Starting at the line with "# The label" and stopping at the line with "from types import SimpleNamespace", repeat each line exactly. Include both and omit the rest.

Record set start

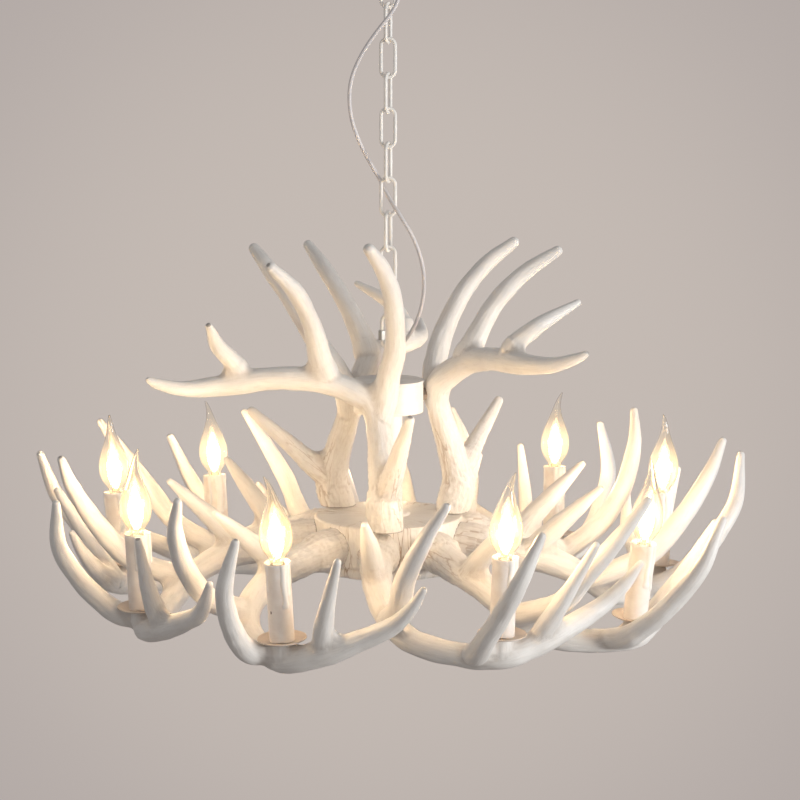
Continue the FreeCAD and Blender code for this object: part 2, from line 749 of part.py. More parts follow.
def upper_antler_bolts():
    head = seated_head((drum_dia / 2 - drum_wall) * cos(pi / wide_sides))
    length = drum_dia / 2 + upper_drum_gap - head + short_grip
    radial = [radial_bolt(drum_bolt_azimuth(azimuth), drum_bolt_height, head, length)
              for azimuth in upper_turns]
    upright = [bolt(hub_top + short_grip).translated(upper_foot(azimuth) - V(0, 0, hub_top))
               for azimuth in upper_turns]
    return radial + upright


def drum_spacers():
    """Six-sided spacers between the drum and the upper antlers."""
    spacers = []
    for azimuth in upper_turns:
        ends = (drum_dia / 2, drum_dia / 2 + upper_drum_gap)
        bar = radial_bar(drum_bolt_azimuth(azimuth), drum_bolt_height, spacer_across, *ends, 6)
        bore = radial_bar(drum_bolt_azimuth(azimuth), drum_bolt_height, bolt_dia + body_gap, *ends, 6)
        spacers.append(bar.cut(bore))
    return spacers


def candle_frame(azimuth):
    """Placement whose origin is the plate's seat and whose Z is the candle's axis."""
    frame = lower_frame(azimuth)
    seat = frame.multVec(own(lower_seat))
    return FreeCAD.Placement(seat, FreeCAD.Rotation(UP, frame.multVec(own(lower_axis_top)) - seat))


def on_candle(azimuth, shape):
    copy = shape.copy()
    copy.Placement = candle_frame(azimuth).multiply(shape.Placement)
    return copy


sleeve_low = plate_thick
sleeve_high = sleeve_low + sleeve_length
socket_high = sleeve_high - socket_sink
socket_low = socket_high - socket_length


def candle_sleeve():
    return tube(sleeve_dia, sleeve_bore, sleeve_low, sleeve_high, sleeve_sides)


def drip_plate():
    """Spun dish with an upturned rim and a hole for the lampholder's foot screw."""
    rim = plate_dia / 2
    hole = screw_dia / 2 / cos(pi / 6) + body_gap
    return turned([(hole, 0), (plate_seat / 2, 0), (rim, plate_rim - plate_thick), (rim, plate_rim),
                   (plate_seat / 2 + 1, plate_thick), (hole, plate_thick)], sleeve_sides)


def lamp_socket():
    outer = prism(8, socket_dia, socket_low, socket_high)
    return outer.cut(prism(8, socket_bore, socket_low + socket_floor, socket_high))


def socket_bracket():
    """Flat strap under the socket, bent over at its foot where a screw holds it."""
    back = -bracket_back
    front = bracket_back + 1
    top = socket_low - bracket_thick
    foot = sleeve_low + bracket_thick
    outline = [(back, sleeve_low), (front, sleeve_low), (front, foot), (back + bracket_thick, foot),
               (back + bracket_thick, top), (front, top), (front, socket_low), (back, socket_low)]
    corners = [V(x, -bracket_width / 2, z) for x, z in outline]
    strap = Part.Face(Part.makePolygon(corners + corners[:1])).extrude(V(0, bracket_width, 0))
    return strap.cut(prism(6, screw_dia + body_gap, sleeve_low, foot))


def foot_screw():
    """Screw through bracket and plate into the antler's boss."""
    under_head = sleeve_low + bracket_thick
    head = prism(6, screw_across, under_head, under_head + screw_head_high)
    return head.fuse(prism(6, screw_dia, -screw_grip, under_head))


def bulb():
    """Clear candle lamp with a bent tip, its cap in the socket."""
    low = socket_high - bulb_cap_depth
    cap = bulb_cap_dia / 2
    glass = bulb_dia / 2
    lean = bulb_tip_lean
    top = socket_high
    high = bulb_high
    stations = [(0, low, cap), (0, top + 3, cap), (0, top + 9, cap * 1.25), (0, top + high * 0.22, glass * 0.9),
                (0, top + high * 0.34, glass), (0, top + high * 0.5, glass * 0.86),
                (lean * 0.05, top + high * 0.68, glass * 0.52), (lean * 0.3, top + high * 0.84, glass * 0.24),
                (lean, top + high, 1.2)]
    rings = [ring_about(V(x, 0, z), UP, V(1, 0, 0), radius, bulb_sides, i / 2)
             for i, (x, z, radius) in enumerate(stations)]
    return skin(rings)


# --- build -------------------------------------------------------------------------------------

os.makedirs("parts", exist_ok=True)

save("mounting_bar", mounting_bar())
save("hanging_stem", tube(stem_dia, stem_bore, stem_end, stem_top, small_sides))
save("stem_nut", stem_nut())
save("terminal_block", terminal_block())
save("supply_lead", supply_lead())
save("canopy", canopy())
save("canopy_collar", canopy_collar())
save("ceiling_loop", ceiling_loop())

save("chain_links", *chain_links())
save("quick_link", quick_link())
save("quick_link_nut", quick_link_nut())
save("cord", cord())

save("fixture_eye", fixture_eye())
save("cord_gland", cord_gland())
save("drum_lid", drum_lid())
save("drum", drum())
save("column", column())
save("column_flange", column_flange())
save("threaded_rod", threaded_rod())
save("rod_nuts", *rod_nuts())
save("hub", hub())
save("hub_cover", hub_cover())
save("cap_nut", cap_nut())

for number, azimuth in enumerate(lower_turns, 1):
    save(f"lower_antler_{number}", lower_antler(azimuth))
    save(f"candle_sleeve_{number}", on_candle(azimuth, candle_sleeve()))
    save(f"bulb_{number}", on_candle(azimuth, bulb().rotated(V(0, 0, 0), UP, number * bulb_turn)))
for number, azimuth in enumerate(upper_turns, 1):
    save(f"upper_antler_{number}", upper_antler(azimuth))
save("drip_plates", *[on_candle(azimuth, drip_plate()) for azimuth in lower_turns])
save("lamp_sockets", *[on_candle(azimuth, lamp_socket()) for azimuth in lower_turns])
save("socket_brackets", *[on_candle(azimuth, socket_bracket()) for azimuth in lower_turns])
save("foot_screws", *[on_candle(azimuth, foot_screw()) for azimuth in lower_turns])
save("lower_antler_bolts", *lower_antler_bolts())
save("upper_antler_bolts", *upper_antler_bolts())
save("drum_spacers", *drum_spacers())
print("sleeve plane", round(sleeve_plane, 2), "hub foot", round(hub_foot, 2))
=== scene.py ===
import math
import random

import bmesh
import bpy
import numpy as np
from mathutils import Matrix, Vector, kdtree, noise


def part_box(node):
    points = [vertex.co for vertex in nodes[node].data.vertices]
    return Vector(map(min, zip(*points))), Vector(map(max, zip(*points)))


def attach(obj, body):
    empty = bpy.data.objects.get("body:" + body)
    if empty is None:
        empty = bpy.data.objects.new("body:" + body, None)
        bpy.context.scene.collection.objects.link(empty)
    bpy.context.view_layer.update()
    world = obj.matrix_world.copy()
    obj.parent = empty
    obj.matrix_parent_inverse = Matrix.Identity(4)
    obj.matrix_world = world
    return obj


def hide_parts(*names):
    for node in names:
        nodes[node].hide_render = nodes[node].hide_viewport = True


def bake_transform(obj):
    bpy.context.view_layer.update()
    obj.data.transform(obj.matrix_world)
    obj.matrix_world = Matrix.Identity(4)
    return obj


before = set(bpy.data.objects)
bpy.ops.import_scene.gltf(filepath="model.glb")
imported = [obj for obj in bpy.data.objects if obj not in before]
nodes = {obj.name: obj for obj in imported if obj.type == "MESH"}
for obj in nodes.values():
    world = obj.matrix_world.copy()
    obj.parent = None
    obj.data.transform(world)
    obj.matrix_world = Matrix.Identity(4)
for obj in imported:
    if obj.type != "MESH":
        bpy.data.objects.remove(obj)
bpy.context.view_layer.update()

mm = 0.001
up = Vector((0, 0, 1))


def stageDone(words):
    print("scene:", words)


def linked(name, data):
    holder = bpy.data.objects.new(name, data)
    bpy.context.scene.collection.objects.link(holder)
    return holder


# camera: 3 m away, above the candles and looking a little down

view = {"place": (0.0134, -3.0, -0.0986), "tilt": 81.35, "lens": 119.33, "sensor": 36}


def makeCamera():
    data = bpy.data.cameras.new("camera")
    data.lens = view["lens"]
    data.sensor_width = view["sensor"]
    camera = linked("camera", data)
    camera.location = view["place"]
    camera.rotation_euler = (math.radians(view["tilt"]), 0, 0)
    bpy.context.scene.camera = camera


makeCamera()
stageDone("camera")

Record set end
Record set start

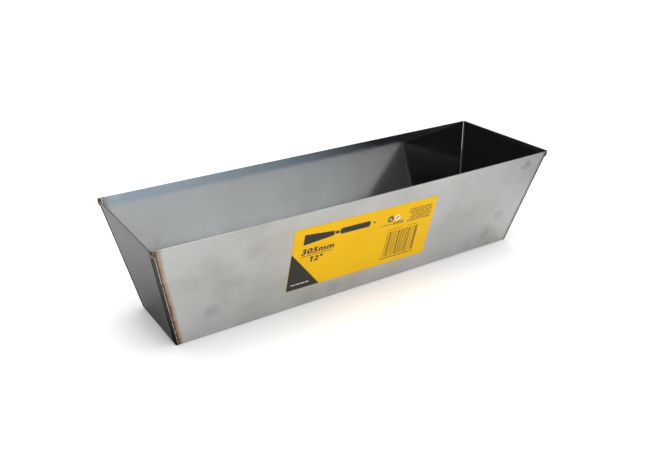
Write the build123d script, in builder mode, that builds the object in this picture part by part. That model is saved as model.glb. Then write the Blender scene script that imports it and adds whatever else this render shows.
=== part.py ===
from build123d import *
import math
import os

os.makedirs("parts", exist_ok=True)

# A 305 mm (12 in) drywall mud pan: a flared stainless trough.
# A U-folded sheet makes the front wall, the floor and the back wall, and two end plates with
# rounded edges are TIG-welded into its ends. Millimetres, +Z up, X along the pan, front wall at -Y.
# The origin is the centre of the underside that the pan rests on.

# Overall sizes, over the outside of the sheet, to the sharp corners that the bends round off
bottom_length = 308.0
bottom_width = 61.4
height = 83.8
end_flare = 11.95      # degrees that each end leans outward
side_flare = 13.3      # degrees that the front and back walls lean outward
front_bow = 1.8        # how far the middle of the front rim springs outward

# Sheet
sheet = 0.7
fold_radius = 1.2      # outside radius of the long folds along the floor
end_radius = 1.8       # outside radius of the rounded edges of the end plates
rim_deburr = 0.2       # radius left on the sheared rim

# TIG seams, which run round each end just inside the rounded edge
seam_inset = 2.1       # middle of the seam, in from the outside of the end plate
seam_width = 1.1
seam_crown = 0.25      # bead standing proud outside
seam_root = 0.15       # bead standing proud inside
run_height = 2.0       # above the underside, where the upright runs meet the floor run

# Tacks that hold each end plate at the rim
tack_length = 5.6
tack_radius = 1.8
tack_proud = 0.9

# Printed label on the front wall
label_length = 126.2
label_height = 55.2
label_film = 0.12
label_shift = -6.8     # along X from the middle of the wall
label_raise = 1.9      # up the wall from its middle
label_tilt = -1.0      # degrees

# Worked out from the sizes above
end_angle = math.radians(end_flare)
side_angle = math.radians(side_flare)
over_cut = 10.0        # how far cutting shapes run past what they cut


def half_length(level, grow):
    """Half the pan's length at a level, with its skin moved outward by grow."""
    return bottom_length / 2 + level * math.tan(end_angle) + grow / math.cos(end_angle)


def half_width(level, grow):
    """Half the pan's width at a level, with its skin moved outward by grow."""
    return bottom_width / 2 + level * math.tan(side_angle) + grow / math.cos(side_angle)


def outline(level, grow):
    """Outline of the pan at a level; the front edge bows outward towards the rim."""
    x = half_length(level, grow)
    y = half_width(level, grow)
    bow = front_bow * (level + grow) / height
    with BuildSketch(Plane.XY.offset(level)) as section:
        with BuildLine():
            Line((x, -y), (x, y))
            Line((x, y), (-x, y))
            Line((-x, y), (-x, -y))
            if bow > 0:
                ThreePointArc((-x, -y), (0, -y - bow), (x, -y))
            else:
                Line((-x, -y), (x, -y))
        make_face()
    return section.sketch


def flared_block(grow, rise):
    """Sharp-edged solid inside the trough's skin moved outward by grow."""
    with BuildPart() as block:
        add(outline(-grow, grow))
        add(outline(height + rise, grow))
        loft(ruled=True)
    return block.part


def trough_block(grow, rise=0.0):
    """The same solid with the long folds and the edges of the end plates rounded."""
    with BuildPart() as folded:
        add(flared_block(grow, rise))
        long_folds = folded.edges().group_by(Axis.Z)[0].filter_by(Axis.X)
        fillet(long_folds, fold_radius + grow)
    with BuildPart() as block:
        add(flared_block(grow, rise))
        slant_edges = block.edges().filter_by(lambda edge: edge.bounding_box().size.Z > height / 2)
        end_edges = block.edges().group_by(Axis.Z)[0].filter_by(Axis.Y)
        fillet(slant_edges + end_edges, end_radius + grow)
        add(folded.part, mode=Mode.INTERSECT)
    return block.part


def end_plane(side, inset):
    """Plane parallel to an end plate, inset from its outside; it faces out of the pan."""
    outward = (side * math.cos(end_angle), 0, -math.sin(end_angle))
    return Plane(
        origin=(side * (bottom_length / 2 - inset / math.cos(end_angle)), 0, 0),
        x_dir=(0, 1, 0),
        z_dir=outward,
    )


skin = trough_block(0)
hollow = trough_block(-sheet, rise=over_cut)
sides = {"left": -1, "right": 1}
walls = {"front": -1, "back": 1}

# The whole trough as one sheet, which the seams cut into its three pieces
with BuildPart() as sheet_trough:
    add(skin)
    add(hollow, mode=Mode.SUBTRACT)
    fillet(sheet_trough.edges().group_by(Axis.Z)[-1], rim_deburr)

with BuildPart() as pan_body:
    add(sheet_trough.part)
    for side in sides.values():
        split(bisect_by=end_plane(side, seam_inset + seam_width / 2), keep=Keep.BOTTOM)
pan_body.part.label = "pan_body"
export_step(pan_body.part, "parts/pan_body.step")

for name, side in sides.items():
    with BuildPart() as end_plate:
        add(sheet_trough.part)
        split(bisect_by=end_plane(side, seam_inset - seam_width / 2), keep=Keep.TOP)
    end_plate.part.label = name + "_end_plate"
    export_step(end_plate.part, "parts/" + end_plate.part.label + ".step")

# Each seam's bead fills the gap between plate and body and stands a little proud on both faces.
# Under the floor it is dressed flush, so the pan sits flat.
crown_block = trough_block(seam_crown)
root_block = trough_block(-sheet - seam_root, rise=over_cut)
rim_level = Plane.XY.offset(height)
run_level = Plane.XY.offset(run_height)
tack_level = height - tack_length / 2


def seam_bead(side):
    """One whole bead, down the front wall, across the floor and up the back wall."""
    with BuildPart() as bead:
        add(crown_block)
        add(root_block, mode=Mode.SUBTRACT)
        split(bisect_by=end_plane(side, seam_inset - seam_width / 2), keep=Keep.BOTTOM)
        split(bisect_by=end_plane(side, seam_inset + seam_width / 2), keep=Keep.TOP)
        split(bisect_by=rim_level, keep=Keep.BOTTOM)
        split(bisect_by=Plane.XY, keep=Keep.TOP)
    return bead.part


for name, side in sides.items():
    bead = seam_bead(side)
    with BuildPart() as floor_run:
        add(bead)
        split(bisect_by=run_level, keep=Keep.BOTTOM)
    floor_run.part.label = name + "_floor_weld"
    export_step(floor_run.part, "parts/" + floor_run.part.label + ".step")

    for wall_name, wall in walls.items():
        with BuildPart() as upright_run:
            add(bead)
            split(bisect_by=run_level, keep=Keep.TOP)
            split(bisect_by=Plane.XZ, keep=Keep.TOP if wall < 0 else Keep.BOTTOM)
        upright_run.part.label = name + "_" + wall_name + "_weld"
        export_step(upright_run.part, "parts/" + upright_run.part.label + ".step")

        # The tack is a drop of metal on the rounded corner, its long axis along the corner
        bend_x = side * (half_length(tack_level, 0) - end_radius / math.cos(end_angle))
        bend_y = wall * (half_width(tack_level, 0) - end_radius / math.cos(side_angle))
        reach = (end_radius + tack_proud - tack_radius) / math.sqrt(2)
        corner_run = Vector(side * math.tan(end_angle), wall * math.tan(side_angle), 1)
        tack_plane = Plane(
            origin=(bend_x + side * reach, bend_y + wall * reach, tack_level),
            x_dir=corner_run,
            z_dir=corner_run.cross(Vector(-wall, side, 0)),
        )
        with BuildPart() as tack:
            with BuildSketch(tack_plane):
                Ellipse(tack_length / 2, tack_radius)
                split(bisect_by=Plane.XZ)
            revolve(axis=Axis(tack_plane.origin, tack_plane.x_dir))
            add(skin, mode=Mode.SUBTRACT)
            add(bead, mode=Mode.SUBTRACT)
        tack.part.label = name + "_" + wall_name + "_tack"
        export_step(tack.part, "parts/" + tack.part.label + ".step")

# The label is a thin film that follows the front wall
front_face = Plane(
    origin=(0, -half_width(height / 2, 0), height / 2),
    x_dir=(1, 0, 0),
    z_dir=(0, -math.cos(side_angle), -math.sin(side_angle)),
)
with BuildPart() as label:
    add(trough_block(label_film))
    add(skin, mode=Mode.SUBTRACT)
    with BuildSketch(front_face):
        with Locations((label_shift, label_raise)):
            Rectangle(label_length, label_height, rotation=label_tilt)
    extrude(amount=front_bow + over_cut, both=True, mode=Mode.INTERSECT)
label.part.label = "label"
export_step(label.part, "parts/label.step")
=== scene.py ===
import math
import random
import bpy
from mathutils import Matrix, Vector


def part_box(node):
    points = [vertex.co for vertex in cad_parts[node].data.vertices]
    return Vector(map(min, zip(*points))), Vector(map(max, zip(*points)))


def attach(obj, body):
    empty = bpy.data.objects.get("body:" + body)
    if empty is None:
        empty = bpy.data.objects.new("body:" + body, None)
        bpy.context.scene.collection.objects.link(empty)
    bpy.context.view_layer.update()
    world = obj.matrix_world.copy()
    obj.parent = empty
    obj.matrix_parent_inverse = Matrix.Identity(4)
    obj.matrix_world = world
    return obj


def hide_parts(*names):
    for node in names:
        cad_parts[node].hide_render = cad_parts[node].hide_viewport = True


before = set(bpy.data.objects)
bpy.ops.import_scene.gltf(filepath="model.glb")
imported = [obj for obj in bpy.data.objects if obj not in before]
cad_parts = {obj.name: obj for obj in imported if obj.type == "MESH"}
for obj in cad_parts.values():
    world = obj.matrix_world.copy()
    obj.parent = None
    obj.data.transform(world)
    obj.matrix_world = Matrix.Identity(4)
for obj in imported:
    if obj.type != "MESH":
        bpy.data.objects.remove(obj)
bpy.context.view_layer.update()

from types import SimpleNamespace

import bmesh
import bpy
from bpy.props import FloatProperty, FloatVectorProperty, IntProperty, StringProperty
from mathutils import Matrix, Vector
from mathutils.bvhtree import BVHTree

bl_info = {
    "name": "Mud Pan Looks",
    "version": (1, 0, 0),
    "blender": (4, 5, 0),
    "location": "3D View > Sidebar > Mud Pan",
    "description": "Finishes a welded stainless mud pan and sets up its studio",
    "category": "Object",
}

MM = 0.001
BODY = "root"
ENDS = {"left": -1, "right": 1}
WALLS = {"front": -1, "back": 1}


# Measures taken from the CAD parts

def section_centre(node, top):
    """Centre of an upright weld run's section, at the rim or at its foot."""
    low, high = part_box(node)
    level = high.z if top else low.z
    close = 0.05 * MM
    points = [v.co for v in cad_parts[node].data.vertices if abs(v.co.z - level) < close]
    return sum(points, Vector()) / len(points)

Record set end

_The completed task_:
# The label is a thin film that follows the front wall
front_face = Plane(
    origin=(0, -half_width(height / 2, 0), height / 2),
    x_dir=(1, 0, 0),
    z_dir=(0, -math.cos(side_angle), -math.sin(side_angle)),
)
with BuildPart() as label:
    add(trough_block(label_film))
    add(skin, mode=Mode.SUBTRACT)
    with BuildSketch(front_face):
        with Locations((label_shift, label_raise)):
            Rectangle(label_length, label_height, rotation=label_tilt)
    extrude(amount=front_bow + over_cut, both=True, mode=Mode.INTERSECT)
label.part.label = "label"
export_step(label.part, "parts/label.step")
=== scene.py ===
import math
import random
import bpy
from mathutils import Matrix, Vector


def part_box(node):
    points = [vertex.co for vertex in cad_parts[node].data.vertices]
    return Vector(map(min, zip(*points))), Vector(map(max, zip(*points)))


def attach(obj, body):
    empty = bpy.data.objects.get("body:" + body)
    if empty is None:
        empty = bpy.data.objects.new("body:" + body, None)
        bpy.context.scene.collection.objects.link(empty)
    bpy.context.view_layer.update()
    world = obj.matrix_world.copy()
    obj.parent = empty
    obj.matrix_parent_inverse = Matrix.Identity(4)
    obj.matrix_world = world
    return obj


def hide_parts(*names):
    for node in names:
        cad_parts[node].hide_render = cad_parts[node].hide_viewport = True


before = set(bpy.data.objects)
bpy.ops.import_scene.gltf(filepath="model.glb")
imported = [obj for obj in bpy.data.objects if obj not in before]
cad_parts = {obj.name: obj for obj in imported if obj.type == "MESH"}
for obj in cad_parts.values():
    world = obj.matrix_world.copy()
    obj.parent = None
    obj.data.transform(world)
    obj.matrix_world = Matrix.Identity(4)
for obj in imported:
    if obj.type != "MESH":
        bpy.data.objects.remove(obj)
bpy.context.view_layer.update()

from types import SimpleNamespace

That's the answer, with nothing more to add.